The PAT made it 17-16. But Duke had almost 13 minutes and indeed they got the ball back four times, once taking over at the Duke 42 after an inexplicable failed fake punt.

Duke moved to the Tech 23 but failed to convert a third-and-three, leading to the missed field goal.

Duke got a three-and-out and got the ball back at their 40 with two minutes left, needed only 35 or so yards to give Martin a chance to redeem himself. Boone hit passes to Crowder and Isaac Blakeney, putting the ball at the Tech 41.

But the Tech defense had its mojo working and gave Boone little time. Cutcliffe said Tech’s defensive line had some good schemes and "won some battles." Boone was called for intentional grounding, followed by a false start, a sack and an under-duress fourth-down incompletion.

Duke lost the turnover battle three to one--Duke actually fumbled four times but lost only one. But the Blue Devils could not recover any of Virginia Tech’s three fumbles. And Boone’s four sacks equals the number of sacks allowed by Duke in its first nine games.

Cutcliffe said Duke competed hard but said "We’re not going to function well offensively if we have sacks, if we have plays for losses. I am responsible to see if we are ready in those regards. We were emotionally ready but it is my job to make sure we’re prepared, that we’re pristine."
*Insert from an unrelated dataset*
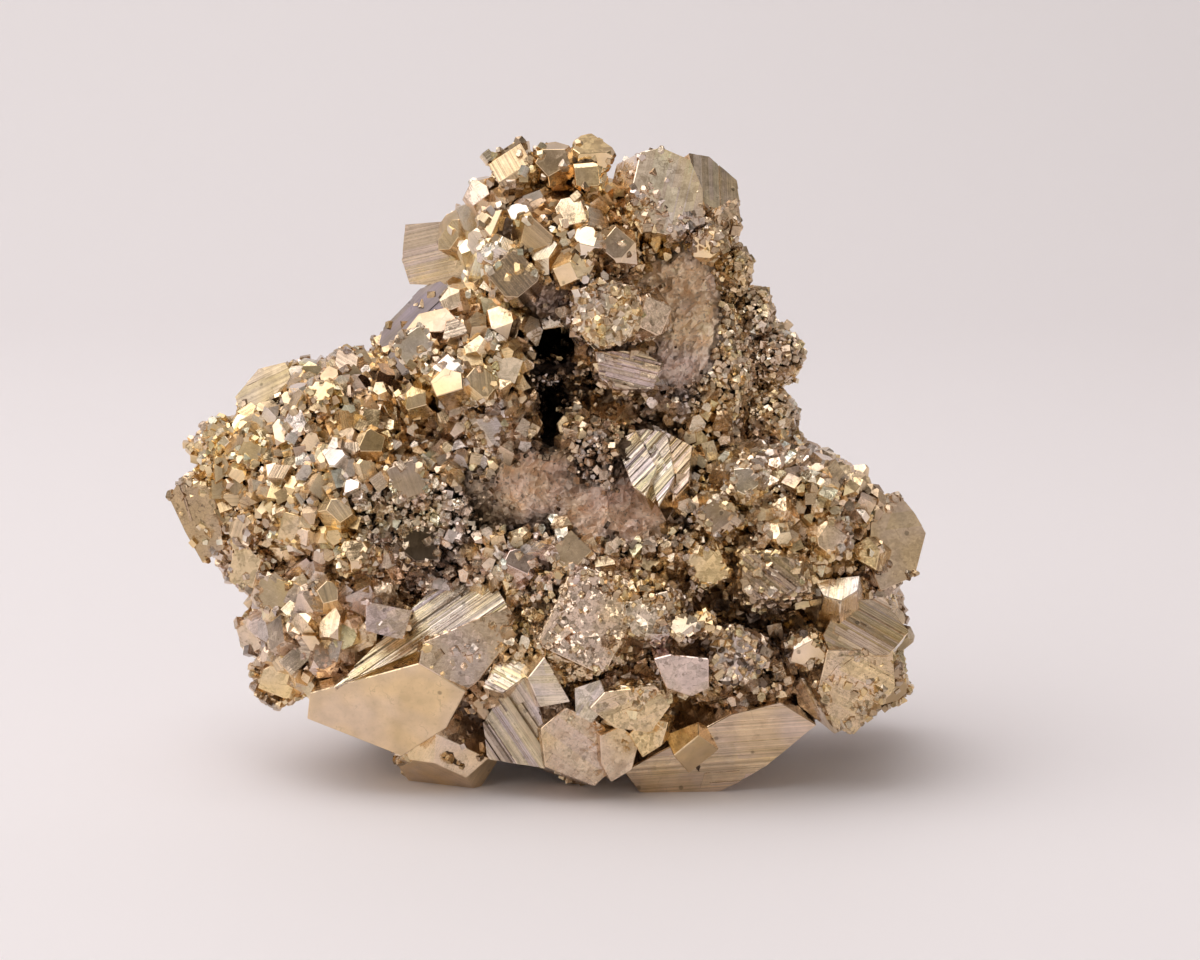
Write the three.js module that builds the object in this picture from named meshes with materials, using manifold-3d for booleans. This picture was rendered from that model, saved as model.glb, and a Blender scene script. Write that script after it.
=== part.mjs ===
// A pyrite specimen: one natural cluster of intergrown crystals, standing on its lowest crystals.
// It is a single solid. A lumpy body carries the crystals, and a shallow vug with two dark holes
// opens in its front. Millimetres, +Z up, front towards -Y, origin under the middle of the
// specimen at the surface that it stands on.
import * as THREE from "three";
import { ConvexGeometry } from "three/addons/geometries/ConvexGeometry.js";
import { mergeVertices } from "three/addons/utils/BufferGeometryUtils.js";
import Module from "manifold-3d";

const SPECIMEN = { width: 95, depth: 60, height: 80 };
const CUT_ROOM = 40; // how far the trimming block reaches past the specimen
const CENTRING = -3; // moves the middle of the depth onto the origin
const BOULDER_WOBBLE = 0.05; // how uneven a boulder's radius is
const CRYSTAL_WOBBLE = 0.07; // how uneven a crystal's faces are
const CORNER_FIT = 1e-6;
const SAME_POINT = 1e-3;

// The body's boulders: centre and radii.
const BOULDERS = [
  { at: [0, 6, 30], radii: [30, 21, 21], detail: 2 },
  { at: [-25, 3, 37], radii: [14, 16, 13.5], detail: 2 },
  { at: [-35, 4, 36.5], radii: [8.5, 9, 9], detail: 1 },
  { at: [-25, 0, 20], radii: [12, 14, 10], detail: 1 },
  { at: [1, 2, 62], radii: [11.5, 12, 14], detail: 1 },
  { at: [15, 5, 65], radii: [8.5, 9, 11], detail: 1 },
  { at: [-8, 0, 51], radii: [8, 12, 11], detail: 1 },
  { at: [18, 6, 50], radii: [11, 12, 15], detail: 1 },
  { at: [27, 0, 31], radii: [14, 16, 11.5], detail: 1 },
  { at: [35, 0, 24], radii: [8, 11, 9], detail: 1 },
  { at: [2, -1, 15], radii: [20, 16, 11], detail: 1 },
  { at: [24, 4, 14], radii: [13, 14, 9], detail: 1 },
  { at: [24, -5, 15], radii: [9, 10, 6], detail: 1 },
  { at: [-17, 4, 16], radii: [13, 15, 11], detail: 1 },
  { at: [2, 16, 33], radii: [25, 11, 22], detail: 1 },
  { at: [4, 12, 55], radii: [15, 10, 15], detail: 1 },
  { at: [39, 12, 15], radii: [6, 8, 9], detail: 1 },
  // nodules along the right flank
  { at: [28.5, 1, 52.5], radii: [3.2, 4, 3.2], detail: 1 },
  { at: [25.5, 2, 57.5], radii: [2.8, 4, 3.2], detail: 1 },
  { at: [23, 1, 63], radii: [2.4, 4, 3.2], detail: 1 },
  { at: [28, 0, 45], radii: [3.2, 5, 3.2], detail: 1 },
  { at: [33, -10, 37], radii: [4.2, 4.2, 4.2], detail: 1 },
  { at: [38, -6, 35], radii: [3, 3.6, 2.6], detail: 1 },
];

// The vug's two hollows and its two holes, taken out of the body.
const HOLLOWS = [
  { at: [2, -21, 39], radii: [11, 13.5, 10], detail: 1 },
  { at: [12, -22, 37], radii: [8.5, 13, 8], detail: 1 },
  { at: [16, -15, 56], radii: [7, 11.5, 11], detail: 1 },
  { at: [0.8, -6, 55], radii: [3.4, 15, 3], detail: 1 },
  { at: [0.5, -8, 46], radii: [2, 13, 4.2], detail: 1 },
];

// Large crystals that show one broad face: its outline from the front as [x, z], its depth at the
// middle and the way it looks. The body behind it is so thick, spreads by a ratio and leans.
const BROAD = [
  // crown
  {
    outline: [[11.5, 78], [14, 78.5], [17.5, 77], [19, 73.5], [19, 69.5], [15.5, 68], [11.5, 69], [10.5, 74]],
    depth: -6, face: [0.15, -0.95, 0.25], thick: 10, spread: 1.1, lean: [-1, 0, 0],
  },
  {
    outline: [[17.5, 77.5], [20, 77], [23.5, 74], [24, 71], [20.5, 69], [19, 72]],
    depth: 1, face: [0.45, -0.8, 0.35], thick: 8, spread: 0.95, lean: [0, 0, 0],
  },
  {
    outline: [[20.5, 70.5], [23.5, 71.5], [24, 68.5], [23, 66.5], [20.5, 67]],
    depth: -2, face: [0.2, -0.97, 0], thick: 6, spread: 0.95, lean: [0, 0, 0],
  },
  {
    outline: [[-18, 68], [-13.5, 68.5], [-10.5, 66], [-10, 61.5], [-13.5, 60.5], [-17.5, 60.5], [-18.5, 63.5]],
    depth: 8, face: [-0.35, -0.93, 0.05], thick: 9, spread: 0.9, lean: [0, 0, 0],
  },
  // middle
  {
    outline: [[3.5, 62], [6.5, 63], [10, 62], [11.5, 59.5], [10, 56.5], [6.5, 55.5], [3.5, 57.5]],
    depth: -13, face: [-0.1, -0.98, 0.1], thick: 7, spread: 1.15, lean: [0, 0, 0],
  },
  {
    outline: [[6, 54.5], [11.5, 54.5], [14, 53], [13, 50], [8.5, 50], [6.5, 51.5]],
    depth: -11, face: [0.05, -0.97, 0.2], thick: 6, spread: 1.1, lean: [0, 0, 0],
  },
  {
    outline: [[-2.5, 60], [0, 63], [2.5, 61.5], [2, 57], [-1.5, 56.5]],
    depth: -7, face: [0.1, -0.98, 0.1], thick: 6, spread: 1.1, lean: [0, 0, 0],
  },
  {
    outline: [[8, 43.5], [12.5, 44.5], [15, 40], [13, 36.5], [10.5, 39]],
    depth: -10, face: [-0.35, -0.75, 0.5], thick: 5, spread: 1, lean: [0, 0, 0],
  },
  {
    outline: [[13.5, 44.5], [18, 42.5], [17, 38.5], [14.5, 36], [13.5, 39.5]],
    depth: -9, face: [-0.35, -0.8, 0.45], thick: 5, spread: 1, lean: [0, 0, 0],
  },
  // ridge and left arm
  {
    outline: [[-20.5, 54.5], [-20, 56.5], [-15.5, 61], [-13, 62], [-9.5, 60], [-9, 55], [-17.5, 51]],
    depth: -4, face: [-0.3, -0.8, 0.5], thick: 8, spread: 1, lean: [2, 0, -1],
  },
  {
    outline: [[-39.5, 46.5], [-36.5, 50], [-33, 51], [-31, 48.5], [-32.5, 44.5], [-38.5, 44.5]],
    depth: 4, face: [-0.4, -0.75, 0.5], thick: 8, spread: 0.95, lean: [0, 0, 0],
  },
  {
    outline: [[-47.5, 34.5], [-45.5, 37.5], [-41.5, 36], [-40.5, 28.5], [-43.5, 26], [-45.5, 30]],
    depth: 0, face: [-0.35, -0.9, -0.2], thick: 8, spread: 0.9, lean: [1, 0, 0],
  },
  // right side
  {
    outline: [[40, 34.5], [43.5, 36], [45.5, 33.5], [47, 31], [45.5, 26], [41, 24.5], [39.5, 28.5]],
    depth: -6, face: [0.35, -0.9, 0.25], thick: 9, spread: 0.85, lean: [-1, 0, 0],
  },
  {
    outline: [[37, 30.5], [39, 32], [40.5, 30.5], [40, 28], [38, 29]],
    depth: -12, face: [-0.3, -0.93, 0.2], thick: 7, spread: 1.1, lean: [0, 0, 0],
  },
  {
    outline: [[32.5, 27], [38, 27.5], [37.5, 26], [35.5, 25], [33.5, 25.5]],
    depth: -15, face: [0, -0.7, 0.7], thick: 5, spread: 1.4, lean: [0, 0, -1],
  },
  {
    outline: [[23.5, 31.5], [29.5, 31], [30.5, 27.5], [25, 26], [23.5, 27]],
    depth: -20, face: [-0.1, -0.98, 0.12], thick: 7, spread: 1.55, lean: [0, 0, -1],
  },
  {
    outline: [[34, 19], [42, 18.5], [42.5, 13.5], [37.5, 8], [35, 9], [33, 14]],
    depth: -15, face: [0.25, -0.95, -0.1], thick: 10, spread: 1.3, lean: [-1, 0, 2],
  },
  // foot of the front
  {
    outline: [[9.5, 3], [17.5, 6.5], [22.5, 10.5], [28.5, 12], [33, 9], [27, 3.5], [21.5, 0], [16.5, -0.5], [11.5, 0]],
    depth: -13, face: [0.05, -0.97, -0.25], thick: 14, spread: 0.95, lean: [0, 0, 1],
  },
  {
    outline: [[14.5, 8], [18.5, 10], [18.5, 8.5], [15.5, 6]],
    depth: -16, face: [-0.45, -0.7, 0.55], thick: 5, spread: 1.2, lean: [0, 0, 0],
  },
  {
    outline: [[-0.5, 10], [2.5, 12.5], [7, 10], [10, 6], [6, 2], [0, 5]],
    depth: -17.5, face: [0.25, -0.95, -0.15], thick: 9, spread: 1, lean: [0, 0, -3.5],
  },
  {
    outline: [[-4.5, 15], [-2, 16], [0, 9.5], [0, 4.5], [-7, 5], [-7.5, 9.5]],
    depth: -16, face: [-0.35, -0.93, -0.05], thick: 9, spread: 1, lean: [2, 0, -2],
  },
  {
    outline: [[-7.5, 14.5], [-6, 17.5], [-4.5, 19.5], [-0.5, 18], [-2, 16], [-5, 14]],
    depth: -16, face: [-0.1, -0.8, 0.55], thick: 6, spread: 1, lean: [0, 0, 0],
  },
  {
    outline: [[-2, 16.5], [0, 19], [3, 13.5], [-0.5, 13]],
    depth: -20, face: [0.15, -0.95, 0.1], thick: 5, spread: 1.3, lean: [0, 0, 0],
  },
  {
    outline: [[13, 19], [15, 19.5], [19.5, 19], [19.5, 15.5], [17.5, 14.5], [14.5, 15.5]],
    depth: -21, face: [0, -0.99, 0.1], thick: 6, spread: 1.2, lean: [0, 0, 1.5],
  },
  {
    outline: [[20, 21.5], [23.5, 22], [26.5, 20.5], [26.5, 18], [24.5, 16], [21, 16], [19.5, 18.5]],
    depth: -19, face: [0.1, -0.95, 0.2], thick: 6, spread: 1.1, lean: [0, 0, 0],
  },
  {
    outline: [[6.5, 13.5], [9, 15.5], [13, 15], [10.5, 11], [7.5, 11]],
    depth: -20, face: [-0.1, -0.95, 0.1], thick: 6, spread: 1.1, lean: [0, 0, 0],
  },
  // lower left
  {
    outline: [[-28.5, 13.5], [-18.5, 16.5], [-15, 18], [-9.5, 14.5], [-12, 9.5], [-17.5, 5.5], [-29, 10]],
    depth: -17, face: [-0.15, -0.95, -0.25], thick: 9, spread: 1.05, lean: [2, 0, 2],
  },
  {
    outline: [[-14.5, 20.5], [-4.5, 24], [-3.5, 22.5], [-5.5, 18.5], [-8, 15.5], [-9.5, 14.5], [-15, 18]],
    depth: -17, face: [0.3, -0.92, 0.25], thick: 8, spread: 1, lean: [0, 0, 0],
  },
  {
    outline: [[-12, 27], [-6.5, 27], [-4.5, 24], [-14.5, 19], [-25.5, 14.5]],
    depth: -14, face: [-0.2, -0.75, 0.62], thick: 8, spread: 1, lean: [0, 0, 0],
  },
  {
    outline: [[-21.5, 25], [-16, 24], [-17, 20.5], [-21.5, 21.5]],
    depth: -17, face: [-0.05, -0.98, 0.15], thick: 6, spread: 0.9, lean: [0, 0, 0],
  },
];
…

Boone was more succinct. The mistakes are "our kryponite. Sacks, communication issues, they kind of got after us a little bit. We were not clean."


Ross Martin also missed a 51-yarder earlier in the game, his first miss of the season. He had made 16 of 18 field-goal attempts.

After rushing for 121 yards in the first quarter, Duke ended with 141 net yards, a total which includes 36 yards lost by Boone on sacks and a 12-yard loss on a Josh Snead run.

Jamison Crowder had six catches for 73 yards. Crowder now has 262 career receptions. He trails only former teammate Connor Vernon’s 283 catches among ACC players. Crowder also has 3,364 receiving yards, sixth in ACC history. He needs 233 yards to reach the 1,000 yard-mark for the third consecutive season.